Reducing the Deportation’s Harm by Expanding Constitutional Protections to Functional Americans (Beth Caldwell, 37 Whittier L. Rev. 355, 2016)
This paper draws upon primary research conducted with deportees in Mexico to highlight the need to extend constitutional protections to deportation proceedings. Deportation is particularly cruel for those who have become integrated into American society. People are permanently separated from their spouses and children, and from the only country that they have ever considered to be their home. This experience often triggers anxiety, depression, and suicidal ideation.
The decision to exclude deportation cases from most constitutional protection was highly contested in 1893 when the doctrine was created in the case of Fong Yue Ting v. United States. At the time, Justice Field’s dissent expressed concern that exempting deportation cases from judicial review would imbue “brutality, inhumanity, and cruelty” into the deportation cases. Soon after, the Court found that basic procedural due process protections apply to deportation proceedings, subjecting them to some level of judicial review. But to this day, substantive due process rights remain unprotected in immigration cases. Similarly, the Eighth Amendment’s limit on cruel and disproportionate punishment has been held inapplicable to deportation cases because deportation is deemed to be a legitimate exercise of Congress’s plenary power, rather than a punishment.

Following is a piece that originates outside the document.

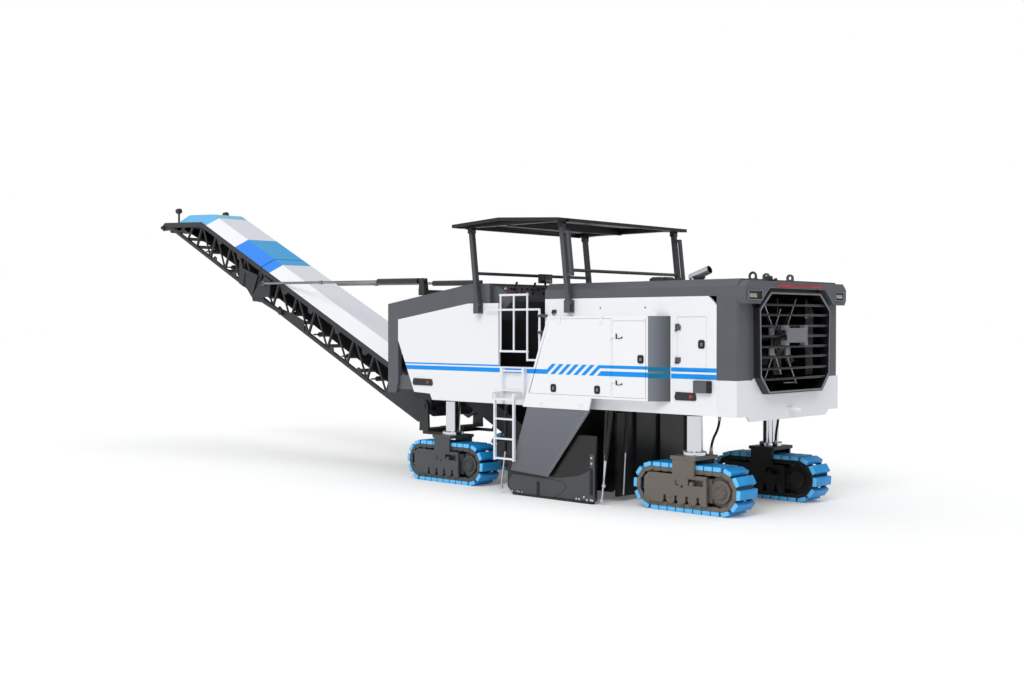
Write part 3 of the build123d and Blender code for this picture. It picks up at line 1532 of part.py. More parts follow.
def conveyor_cover(route):
    """Bent-sheet hood swept along a route of (x, z) points on the top chords."""
    slope = radians(conveyor_slope)
    section = [
        (conveyor_half, 0),
        (cover_top_half, cover_rise),
        (-cover_top_half, cover_rise),
        (-conveyor_half, 0),
        (-conveyor_half + cover_skin * 1.5, 0),
        (-cover_top_half + cover_skin / 2, cover_rise - cover_skin),
        (cover_top_half - cover_skin / 2, cover_rise - cover_skin),
        (conveyor_half - cover_skin * 1.5, 0),
    ]
    x, z = route[0]
    start = Plane(origin=(x, 0, z), x_dir=(0, 1, 0), z_dir=(cos(slope), 0, sin(slope)))
    with BuildSketch(start) as profile:
        with BuildLine():
            Polyline(*section, close=True)
        make_face()
    with BuildLine() as path:
        Polyline(*[(px, 0, pz) for px, pz in route])
    sweep(profile.sketch, path=path.line, transition=Transition.RIGHT)


with BuildPart() as cover_inner:
    conveyor_cover([on_conveyor(cover_start_s, chord_top), on_conveyor(inner_end_s, chord_top)])
save(cover_inner, "cover_inner")

with BuildPart() as cover_outer:
    conveyor_cover(
        [
            on_conveyor(outer_start_s, chord_top),
            on_conveyor(kink_s, chord_top),
            on_tip(tip_cover, 0),
        ]
    )
save(cover_outer, "cover_outer")

# ---------------------------------------------------------------- hoses
# A hose's route, as (share of the way in from its top fitting to its foot, height)
hose_route = [(0.0, hose_top_z), (0.0, 1137.0), (1.0, 925.0), (1.0, hose_foot_z)]
for corner, x, y in corners:
    out_x, out_y = hose_side(x, y)
    points = []
    for share, z in hose_route:
        reach_x = hose_top[0] + (hose_foot[0] - hose_top[0]) * share
        reach_y = hose_top[1] + (hose_foot[1] - hose_top[1]) * share
        points.append(Vector(x + out_x * reach_x, y + out_y * reach_y, z))
    radii = []
    for before, at, after in zip(points, points[1:], points[2:]):
        turn = (at - before).get_angle(after - at)
        shorter = min((at - before).length, (after - at).length)
        radii.append(0.45 * shorter / tan(radians(turn / 2)))
    with BuildPart() as hose:
        with BuildLine() as route:
            FilletPolyline(*points, radius=radii)
        with BuildSketch(Plane(origin=points[0], z_dir=(0, 0, -1))) as profile:
            Circle(hose_radius)
        sweep(profile.sketch, path=route.line)
    run = sum(edge.length for edge in route.edges())
    print("hose", corner, "length", round(run), "radii", [round(r) for r in radii])
    save(hose, f"hose_{corner}")
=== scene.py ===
"""Visual model of a cold planer milling machine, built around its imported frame.

Every sub-assembly is a class that holds its own sizes, makes its pieces and dresses
them. All lengths are metres, in the machine's frame: +X forward, +Y left, +Z up.
"""

from __future__ import annotations

import json
import logging
import math
from contextlib import contextmanager
from dataclasses import dataclass
from enum import Enum
from typing import Callable, Iterable, Iterator, Sequence

import bmesh
import bpy
from mathutils import Euler, Matrix, Vector

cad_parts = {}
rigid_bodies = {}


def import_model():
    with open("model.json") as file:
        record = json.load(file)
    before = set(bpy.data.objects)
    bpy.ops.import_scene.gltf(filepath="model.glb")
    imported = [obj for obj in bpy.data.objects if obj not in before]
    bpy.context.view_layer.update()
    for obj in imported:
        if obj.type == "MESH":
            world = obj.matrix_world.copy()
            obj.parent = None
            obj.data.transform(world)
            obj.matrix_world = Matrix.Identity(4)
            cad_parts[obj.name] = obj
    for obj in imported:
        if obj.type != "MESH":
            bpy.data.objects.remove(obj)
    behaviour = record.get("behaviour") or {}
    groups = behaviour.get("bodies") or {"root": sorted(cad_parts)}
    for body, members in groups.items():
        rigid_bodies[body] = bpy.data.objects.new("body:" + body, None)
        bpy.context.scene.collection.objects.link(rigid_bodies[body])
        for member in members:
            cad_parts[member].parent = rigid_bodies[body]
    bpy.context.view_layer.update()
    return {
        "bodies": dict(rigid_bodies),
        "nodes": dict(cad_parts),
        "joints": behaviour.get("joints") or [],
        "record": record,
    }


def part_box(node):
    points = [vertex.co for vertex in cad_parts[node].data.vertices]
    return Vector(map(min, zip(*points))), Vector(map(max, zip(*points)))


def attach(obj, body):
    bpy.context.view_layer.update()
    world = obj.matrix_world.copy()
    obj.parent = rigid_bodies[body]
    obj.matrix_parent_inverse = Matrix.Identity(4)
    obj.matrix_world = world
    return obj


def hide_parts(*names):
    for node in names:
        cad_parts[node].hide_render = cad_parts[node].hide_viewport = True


LOG = logging.getLogger("planer")
Point = tuple[float, float, float]
Colour = tuple[int, int, int]
FaceTest = Callable[[Vector, Vector], bool]
Pair = tuple[float, float]
Piece = bpy.types.Object
Socket = bpy.types.NodeSocket

REAR_COLUMN_X = -6.450
FRONT_COLUMN_X = -1.810
TRACK_Y = 0.947
BODY_HALF = 1.275
CASE_FACE_Y = 1.460
SLEW_X = -0.790
LUFF_Z = 1.140
CONVEYOR_SLOPE = math.radians(25.3)
TAIL_X = -7.460
SQUARE = 0.9
LEFTWARDS = (0.0, 1.0, 0.0)
UPWARDS = (0.0, 0.0, 1.0)
DOWNWARDS = (0.0, 0.0, -1.0)


class Side(Enum):
    """Left and right of the machine, as the sign of Y."""

    LEFT = 1
    RIGHT = -1

    @property
    def word(self) -> str:
        """The side's name in piece and body names."""
        return self.name.lower()

    def place(self, x: float, y: float, z: float) -> Matrix:
        """Place of a part modelled on the left, mirrored on the right."""
        return Matrix.Translation((x, self.value * y, z)) @ Matrix.Diagonal((1, self.value, 1, 1))


class Slot(str, Enum):
    """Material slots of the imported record."""

    WHITE = "white_paint"
    DARK = "dark_paint"
    GREY = "grey_paint"
    SHOE = "shoe_polyurethane"
    POLISHED = "polished_steel"
    STEEL = "bare_steel"
    RUBBER = "black_rubber"
    VINYL = "seat_vinyl"
    IRON = "machined_iron"


def on_conveyor(s: float, h: float, y: float = 0.0) -> Point:
    """Point at a distance along the conveyor and a height over its centre line.

    Args:
        s: Distance from the luffing pin along the conveyor.
        h: Height square to the conveyor.
        y: Place across the machine.

    Returns:
        The point in the machine's frame.
    """
    run, rise = math.cos(CONVEYOR_SLOPE), math.sin(CONVEYOR_SLOPE)
    return (SLEW_X + s * run - h * rise, y, LUFF_Z + s * rise + h * run)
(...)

The “brutality, inhumanity, and cruelty” Justice Fields worried about in 1893 now characterizes United States deportation laws. In order to guard against the inhumane consequences that often flow from deportation, noncitizens with strong ties to the United States should be entitled to robust constitutional protections when they face deportation. Part One sets the stage for this legal argument. It explains the need for constitutional protections, and highlights the “brutality, inhumanity, and cruelty” of the current system, presenting research about the trauma people experience following deportation, especially when they have long-term ties to the United States. Here, I focus on deportation to Mexico because I have conducted research on the consequences of deportation from the United States to Mexico. Part Two discusses the plenary power doctrine, which has historically allowed deportation law to function with extremely limited constitutional intervention. Part Three argues that constitutional rights should apply to deportation cases, especially for people with strong ties to the United States who are, in the words of Cristina Rodriguez, “functional Americans.” Applying these constitutional limits to the government’s power in deportation cases would promote a more humane, less cruel, rule of law. It concludes by recommending specific criteria that could be used to determine who qualifies as a “functional American” for purposes of extending constitutional protections in deportation proceedings.